Jamil was forced to publicly state: "I am remorseful for the inconvenience, the tension, and the trauma that I caused to this peaceful country." He also made it clear to the synagogue and media that his statements against the Jews and the Christians were not a quoted from the Quran, but rather from "an ancient text originating in India, in the village from which he came to Singapore."
The event was published in the last few days with great prominence in the local media. The widely distributed Singaporean newspaper Straits Times reported that the 47-year-old Muslim leader had made it unequivocally clear that he understood he must practice his faith according to Singapore's social norms and rules.
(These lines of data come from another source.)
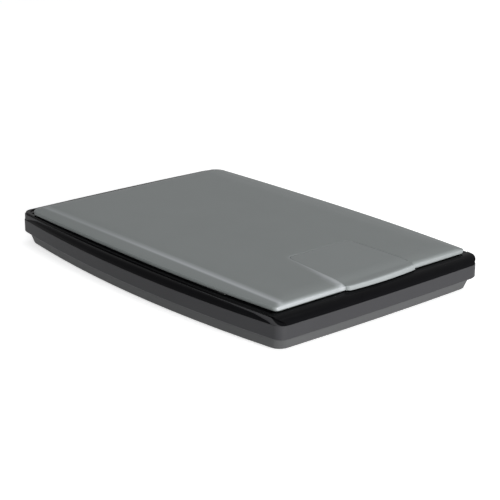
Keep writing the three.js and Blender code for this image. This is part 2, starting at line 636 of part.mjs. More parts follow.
// The liner closes the cover from below and carries the pad; it is notched round the hinges.
function lidLiner() {
  const ring = lidInnerRing(GAP);
  const plate = loft([[ring, linerBottom], [ring, linerBottom + LINER.thickness]]);
  const notches = bothSides.map(([, side]) => {
    const x = side * hingeX;
    const halfX = HINGE.width / 2 + HINGE.lugWidth + 2 * GAP;
    return block(x - halfX, x + halfX, hingeY - HINGE.lugFront - HINGE.knuckle, halfLength,
      lidBottom - OVERRUN, lidTop);
  });
  return cut(plate, ...notches);
}
function documentPad() {
  return block(-openingHalf + PAD.margin, openingHalf - PAD.margin, openingFront - PAD.endMargin,
    openingRear + PAD.endMargin, linerBottom - GAP - PAD.thickness, linerBottom - GAP);
}

// A hinge post slides in its well, so that the cover lifts over a book; the knuckle on
// its top turns on the pin.
function hingePost(side) {
  const x = side * hingeX;
  const blade = block(x - HINGE.width / 2, x + HINGE.width / 2, hingeY - HINGE.knuckle, hingeY + HINGE.knuckle,
    hingeZ - bladeLength, hingeZ);
  const knuckle = barX(x - HINGE.width / 2, x + HINGE.width / 2, hingeY, hingeZ, HINGE.knuckle);
  const bore = barX(x - HINGE.width, x + HINGE.width, hingeY, hingeZ, HINGE.pin + GAP);
  return cut(join(blade, knuckle), bore);
}
const hingePin = (side) => barX(side * hingeX - HINGE.width / 2 - HINGE.lugWidth,
  side * hingeX + HINGE.width / 2 + HINGE.lugWidth, hingeY, hingeZ, HINGE.pin);

// The carriage: a channel under the sensor, with a bearing on the rod, a bracket for the
// motor and two fins for the lock. Y is counted from the scan line.
const rodZ = floorTop + ROD.height;
const channelBottom = floorTop + CARRIAGE.floorHeight - CARRIAGE.floor;
const channelTop = channelBottom + CARRIAGE.floor;
const pitchLine = floorTop + GAP + RACK.base + GEAR.addendum;
const gearZ = pitchLine + GEAR.pitchRadius;
const pinionRadius = (GEAR.pitchRadius * GEAR.pinionTeeth) / GEAR.teeth;
const gearY = -GEAR.forward;
const pinionY = gearY - GEAR.pitchRadius - pinionRadius - GAP;
const bracketX = gearX + GEAR.width + GAP;
function carriageFrame() {
  const half = openingHalf - CARRIAGE.endGap;
  const depth = CARRIAGE.halfDepth;
  const channel = cut(
    block(-half, half, -depth, depth, channelBottom, channelTop + CARRIAGE.wallHeight),
    block(-half - OVERRUN, half + OVERRUN, -depth + CARRIAGE.wall, depth - CARRIAGE.wall, channelTop, lidTop));
  const bearingHalf = rodHalf - CLAMP.depth - CARRIAGE.clampGap - homeY;
  const bearing = block(-CARRIAGE.bearingWidth / 2, CARRIAGE.bearingWidth / 2, -bearingHalf, bearingHalf,
    floorTop + 2 * GAP, channelTop);
  const plate = block(bracketX, bracketX + BRACKET.thickness, pinionY - BRACKET.front, -depth + CARRIAGE.wall,
    gearZ - BRACKET.drop, gearZ + BRACKET.rise);
  const finX = lockX + LOCK.width + LOCK.finGap;
  const fins = bothEnds.map(([, end]) => {
    const near = end * (LOCK.tongue + LOCK.finGap);
    const far = near + end * LOCK.fin;
    return block(finX, finX + LOCK.width, Math.min(near, far), Math.max(near, far),
      channelBottom - LOCK.finHeight, channelTop);
  });
  const bore = barY(0, -bearingHalf - OVERRUN, bearingHalf + OVERRUN, rodZ, ROD.radius + GAP);
  const gearAxle = barX(bracketX - GEAR.width - GAP, bracketX + GAP, gearY, gearZ, GEAR.bore - GAP);
  return join(cut(join(channel, bearing, plate, ...fins), bore,
    barX(bracketX - OVERRUN, bracketX + OVERRUN, pinionY, gearZ, MOTOR.shaft + GAP)), gearAxle);
}
function driveGear() {
  const loop = gearLoop({ teeth: GEAR.teeth, pitchRadius: GEAR.pitchRadius, y: gearY, z: gearZ, turn: 0 });
  return cut(prismX(loop, gearX, gearX + GEAR.width),
    barX(gearX - OVERRUN, gearX + GEAR.width + OVERRUN, gearY, gearZ, GEAR.bore));
}
function motorPinion() {
  // The gear's teeth reach the mesh at this share of a tooth, so the pinion turns to match.
  const meshShare = (GEAR.teeth * 3 / 4) % 1;
  const meshTurn = Math.PI / 2 + (Math.PI * (1 + 2 * meshShare)) / GEAR.pinionTeeth;
  const loop = gearLoop({
    teeth: GEAR.pinionTeeth, pitchRadius: pinionRadius, y: pinionY, z: gearZ, turn: meshTurn,
  });
  return cut(prismX(loop, gearX, gearX + GEAR.width),
    barX(gearX - OVERRUN, gearX + GEAR.width + OVERRUN, pinionY, gearZ, MOTOR.shaft + GAP));
}
function stepperMotor() {
  const can = bracketX + BRACKET.thickness + GAP;
  return join(barX(can, can + MOTOR.length, pinionY, gearZ, MOTOR.radius),
    barX(gearX, can + GAP, pinionY, gearZ, MOTOR.shaft));
}

// The rack lies on the tray's floor; its teeth mesh with the drive gear from below.
function driveRack() {
  const pitch = (2 * Math.PI * GEAR.pitchRadius) / GEAR.teeth;
  const bottom = floorTop + GAP;
  const root = pitchLine - GEAR.addendum - GAP;
  const tip = pitchLine + GEAR.addendum - GAP;
  const toothShares = [-0.3, -0.13, 0.13, 0.3];
  const start = homeY + gearY;
  const behind = Math.floor(GEAR.pitchRadius / pitch);
  const ahead = Math.ceil((travel + GEAR.pitchRadius) / pitch);
  const loop = [];
  for (let tooth = -ahead; tooth < behind; tooth += 1) {
    toothShares.forEach((share, corner) => {
      const isTip = corner === 1 || corner === 2;
      loop.push([start + (tooth + 1 / 2 + share) * pitch, isTip ? tip : root]);
    });
  }
  loop.push([start + behind * pitch, root], [start + behind * pitch, bottom],
    [start - ahead * pitch, bottom], [start - ahead * pitch, root]);
  return prismX(loop, gearX, gearX + RACK.width);
}

// The contact image sensor: a long housing with slots for its lens row and light guide.
const sensorBottom = trayBottom + SENSOR.bottom;
const padTop = railUnder - GAP;
const earTop = padTop - SENSOR.padThickness - GAP;
const sensorTop = padTop - GAP;
const sensorHalf = openingHalf - SENSOR.endGap;
const slotHalf = sensorHalf - SENSOR.opticsShort;
function sensorSlot(y, width, grow) {
  return block(-slotHalf - grow, slotHalf + grow, y - width / 2 - grow, y + width / 2 + grow,
    sensorTop - SENSOR.slotDepth - grow, grow > 0 ? sensorTop + OVERRUN : sensorTop - GAP);
}
function sensorHousing() {
  const body = block(-sensorHalf, sensorHalf, -SENSOR.halfDepth, SENSOR.halfDepth, sensorBottom, sensorTop);
  const ears = block(-sensorHalf - SENSOR.ear, sensorHalf + SENSOR.ear, -SENSOR.padDepth / 2, SENSOR.padDepth / 2,
    earTop - SENSOR.earThickness, earTop);
  const boardSeat = block(-slotHalf - GAP, slotHalf + GAP, -SENSOR.boardHalf - GAP, SENSOR.boardHalf + GAP,
    sensorBottom - OVERRUN, sensorBottom + SENSOR.boardRecess);
  return cut(join(body, ears), sensorSlot(0, SENSOR.lensWidth, GAP),
    sensorSlot(SENSOR.lightShift + SENSOR.lensWidth / 2, SENSOR.lightWidth, GAP), boardSeat);
}
const glidePad = (side) => {
  const middle = side * (sensorHalf + SENSOR.ear - SENSOR.padLength / 2 - GAP);
  return block(middle - SENSOR.padLength / 2, middle + SENSOR.padLength / 2,
    -SENSOR.padDepth / 2, SENSOR.padDepth / 2, earTop + GAP, padTop);
};
const sensorBoard = () => block(-slotHalf, slotHalf, -SENSOR.boardHalf, SENSOR.boardHalf,
  sensorBottom + SENSOR.boardRecess - GAP - SENSOR.boardThickness, sensorBottom + SENSOR.boardRecess - GAP);
const sensorSpring = (side) => post(side * (sensorHalf - SPRING.fromEnd), SENSOR.halfDepth - SPRING.radius,
  channelTop + GAP, sensorBottom - GAP, SPRING.radius);

// The lock: a slider in the tray's floor whose tongue moves in between the carriage's fins.
function lockSlider() {
  const left = lockX;
  const right = left + LOCK.width;
  const flangeBottom = floorTop + GAP;
  const flangeTop = flangeBottom + LOCK.flangeThickness;
  return join(
    block(left, right, homeY - LOCK.neck, homeY + LOCK.neck, trayBottom + GAP, flangeTop),
    block(left - LOCK.flangeEdge, right + LOCK.flangeEdge, homeY - LOCK.flange, homeY + LOCK.flange,
      flangeBottom, flangeTop),
    block(left, right, homeY - LOCK.tongue, homeY + LOCK.tongue, flangeBottom, flangeTop + LOCK.tongueHeight));
}

// The clamps that hold the guide rod's ends to the floor.
function rodClamp(end) {
  const near = end * (rodHalf - CLAMP.depth);
  const far = end * rodHalf;
  const body = block(-CLAMP.width / 2, CLAMP.width / 2, Math.min(near, far), Math.max(near, far),
    floorTop + GAP, rodZ + ROD.radius + CLAMP.head / 2);
  return cut(body, barY(0, -CASE_LENGTH, CASE_LENGTH, rodZ, ROD.radius + GAP));
}

// The flat cable: from the board down to the floor, forward, and back under the carriage.
function flexCable() {
  const left = -FLEX.left;
  const right = left + FLEX.width;
  const thin = FLEX.thickness;
  const rear = boardFront - GAP;
  const low = floorTop + GAP;
  const high = channelBottom - GAP;
  const front = homeY - FLEX.run;
  return join(
    block(left, right, rear - thin, rear, low, boardBottom + FLEX.tail),
    block(left, right, front, rear, low, low + thin),
    block(left, right, front, front + thin, low, high),
    block(left, right, front, homeY + FLEX.tail, high - thin, high));
}

// The base
place(base, 'lower_case', lowerCase(), paint.tray);
place(base, 'upper_case', upperCase(), paint.dark);
place(base, 'top_frame', topFrame(), paint.gloss);
place(base, 'front_fascia', frontFascia(), paint.gloss);
bothSides.forEach(([name, side]) => place(base, `side_trim_${name}`, sideTrim(side), paint.gloss));
place(base, 'platen_glass', block(-pocketHalf + GAP, pocketHalf - GAP, pocketFront + GAP, pocketRear - GAP,
  glassUnder, glassTop), paint.glass);
const calibrationFront = openingRear + CALIBRATION.fromOpening;
place(base, 'calibration_strip', block(
  -openingHalf + GAP, openingHalf - GAP, calibrationFront, calibrationFront + CALIBRATION.width,
  railUnder, railUnder + CALIBRATION.thickness,
), paint.white);
place(base, 'ruler_front', rulerFrontSeat(0), paint.black);
place(base, 'ruler_side', rulerSideSeat(0), paint.black);
atCorners((name, x, y) => {
  const foot = post(x * footX, y * footY, 0, trayBottom + FOOT.seat - GAP, FOOT.radius);
  place(base, `foot_${name}`, foot, paint.rubber);
});
atCorners((name, x, y) => {
  const headTop = trayBottom + SCREW.seatDepth - GAP;
  const head = post(x * screwX, y * SCREW.along, headTop - SCREW.headHeight, headTop, SCREW.headRadius);
  const shank = post(x * screwX, y * SCREW.along, headTop - GAP, headTop + SCREW.length, SCREW.shank);
  place(base, `case_screw_${name}`, join(head, shank), paint.steel);
});
place(base, 'guide_rod', barY(0, -rodHalf, rodHalf, rodZ, ROD.radius), paint.steel);
bothEnds.forEach(([name, end]) => place(base, `rod_clamp_${name}`, rodClamp(end), paint.black));
place(base, 'drive_rack', driveRack(), paint.black);
place(base, 'lock_slider', lockSlider(), paint.black);
place(base, 'main_board', block(boardLeft, boardRight, boardFront, boardFront + BOARD.thickness,
  boardBottom, boardBottom + BOARD.height), paint.board);
place(base, 'usb_socket', usbSocket(), paint.steel);
place(base, 'flex_cable', flexCable(), paint.ribbon);

// The carriage, with everything that rides on it
place(carriage, 'carriage_frame', carriageFrame(), paint.black);
place(carriage, 'drive_gear', driveGear(), paint.white);
place(carriage, 'motor_pinion', motorPinion(), paint.brass);
place(carriage, 'stepper_motor', stepperMotor(), paint.steel);
place(carriage, 'sensor_housing', sensorHousing(), paint.black);
place(carriage, 'lens_row', sensorSlot(0, SENSOR.lensWidth, 0), paint.gloss);
const lightPlace = SENSOR.lightShift + SENSOR.lensWidth / 2;
place(carriage, 'light_guide', sensorSlot(lightPlace, SENSOR.lightWidth, 0), paint.white);
place(carriage, 'sensor_board', sensorBoard(), paint.board);
bothSides.forEach(([name, side]) => place(carriage, `glide_pad_${name}`, glidePad(side), paint.white));
bothSides.forEach(([name, side]) => place(carriage, `sensor_spring_${name}`, sensorSpring(side), paint.steel));

// The cover and its hinges
place(cover, 'lid_shell', lidShell(), paint.silver);
place(cover, 'lift_tab', liftTab(), paint.silver);
place(cover, 'lid_liner', lidLiner(), paint.dark);
place(cover, 'document_pad', documentPad(), paint.white);
bothSides.forEach(([name, side]) => {
  const bumperY = rulerRear - RULER.width - BUMPER.fromRuler - BUMPER.radius;
  const bumper = post(side * (halfWidth - BUMPER.fromSide), bumperY, deckTop + GAP, linerBottom - GAP, BUMPER.radius);
  place(cover, `lid_bumper_${name}`, bumper, paint.rubber);
  place(cover, `hinge_post_${name}`, hingePost(side), paint.dark);
  place(cover, `hinge_pin_${name}`, hingePin(side), paint.steel);
});

export default scanner;
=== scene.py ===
# %% [markdown]
# # A slim flatbed scanner, dressed for its portrait
# The engineering model already holds every part at its true size and place. This lesson loads it as a
# fixed frame, keeps the parts whose shapes are right, and makes finer surfaces for the ones that the
# eye rests on: the cover, its lift tab, the gloss strips and the small parts inside.

# %% Load the frame
import json
import math

import bmesh
import bpy
import numpy as np
from mathutils import Matrix, Vector

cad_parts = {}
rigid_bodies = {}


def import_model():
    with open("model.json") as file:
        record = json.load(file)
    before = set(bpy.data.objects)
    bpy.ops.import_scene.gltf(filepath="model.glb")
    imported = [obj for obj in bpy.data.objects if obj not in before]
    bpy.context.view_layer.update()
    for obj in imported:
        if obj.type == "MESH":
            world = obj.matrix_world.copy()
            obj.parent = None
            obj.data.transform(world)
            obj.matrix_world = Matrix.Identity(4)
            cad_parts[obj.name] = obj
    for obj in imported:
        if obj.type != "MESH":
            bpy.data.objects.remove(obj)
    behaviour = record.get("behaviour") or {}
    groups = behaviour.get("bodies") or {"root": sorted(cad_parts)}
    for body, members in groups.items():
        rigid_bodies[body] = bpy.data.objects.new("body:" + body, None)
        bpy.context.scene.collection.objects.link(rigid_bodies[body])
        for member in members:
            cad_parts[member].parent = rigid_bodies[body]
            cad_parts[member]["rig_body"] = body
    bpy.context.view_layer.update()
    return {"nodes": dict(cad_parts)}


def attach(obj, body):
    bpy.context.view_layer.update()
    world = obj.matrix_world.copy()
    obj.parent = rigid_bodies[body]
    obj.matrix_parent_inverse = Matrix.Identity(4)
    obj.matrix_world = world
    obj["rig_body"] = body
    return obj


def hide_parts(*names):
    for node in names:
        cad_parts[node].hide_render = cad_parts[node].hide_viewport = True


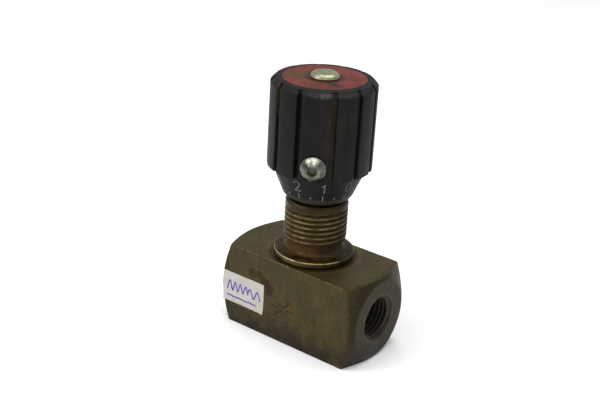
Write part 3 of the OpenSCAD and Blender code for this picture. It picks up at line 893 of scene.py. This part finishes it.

Yakoub Ibrahim, the Minister for Muslim Affairs, stated that the apology was clearly accepted by leaders of all religions in Singapore, including Muslims. But the story did not end with that: the authorities made it clear that they perceived the incident very seriously. The police announced that they had completed the investigation and transferred the material to the justice system, where it would be decided whether to prosecute the Imam.
At the same time, the authorities are considering deporting Jamil from a country with a predominantly Buddhist population, while Christians and Muslims make up a small minority of about 15 percent. Incidentally, the Jewish community is particularly small, with only 1,500 people, in a country with a population of about 4.5 million.
Singapore's Chief Rabbi Mordechai Abergil refused to comment on the affair. "This is sensitive in some respects, both on the side of the authorities and on the side of the community. The story is well known in Singapore. He asked for forgiveness, and one must read between the lines," he said.